Blair countered that “there can be a thousand reasons” why Reuck didn’t stop, “and none of them matter.”
“It’s really easy to put the blame on her, and that’s not right,” Blair said.
The prosecutor said Reuck’s reason for not swerving or braking was irrelevant because Trujillo was the one creating the life-threatening condition.
He urged the jury, “Don’t speculate about why this accident happened.”
In his final statement to the jury, Blair conceded that certain evidence presented against Trujillo was not as originally depicted. In opening arguments, Blair showed the jury a photo of the air hose system on Trujillo’s truck, which was duct taped together.
Blair said he made a “reasonable assumption” that Trujillo had applied the tape, implying Trujillo knowingly and willfully drove his truck when he knew the air compression system was faulty. However, trial testimony revealed the tape was applied by a tow truck driver, a prosecution witness, who transported the truck after the accident.
“These trials are a fluid thing,” Blair said.
Allen criticized the deputy district attorney’s approach to the evidence.
“They were willing to let you (the jury) believe that Mr. Trujillo put that tape on there,” he said.
Allen urged the jury to apply a critical eye to the prosecution’s case, reminding jurors that Trujillo, not Blair, deserved the benefit of the doubt.
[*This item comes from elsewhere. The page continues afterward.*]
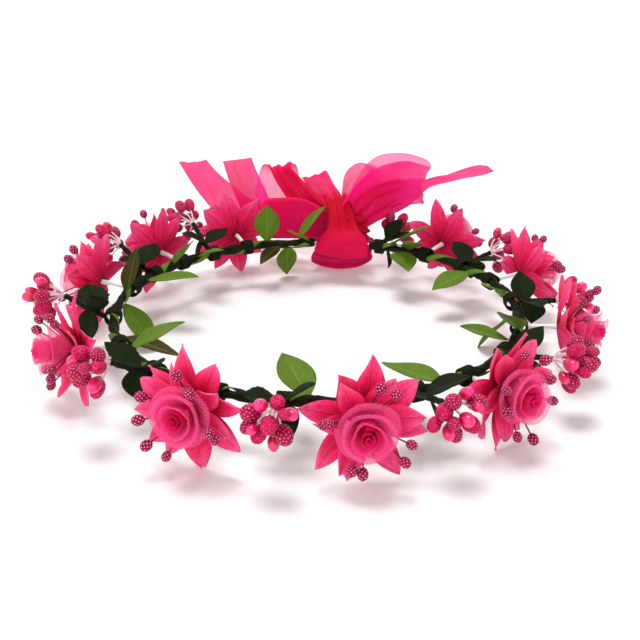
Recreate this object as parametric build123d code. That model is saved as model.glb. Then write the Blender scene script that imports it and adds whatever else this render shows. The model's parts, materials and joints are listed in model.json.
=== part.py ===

“You have to be sure when you go back into that jury room that you will not regret your decision,” he said. “Not tomorrow, not next week, not for the rest of your life.”
If found guilty on all four counts, Trujillo could receive up to a decade in prison. If jurors acquit Trujillo on any of the felony counts, they also must consider whether to convict the defendant on misdemeanor vehicular manslaughter, which carries a maximum of a year in jail.
Jurors deliberated for more than two hours Wednesday before going home for the day. They will resume deliberation Thursday.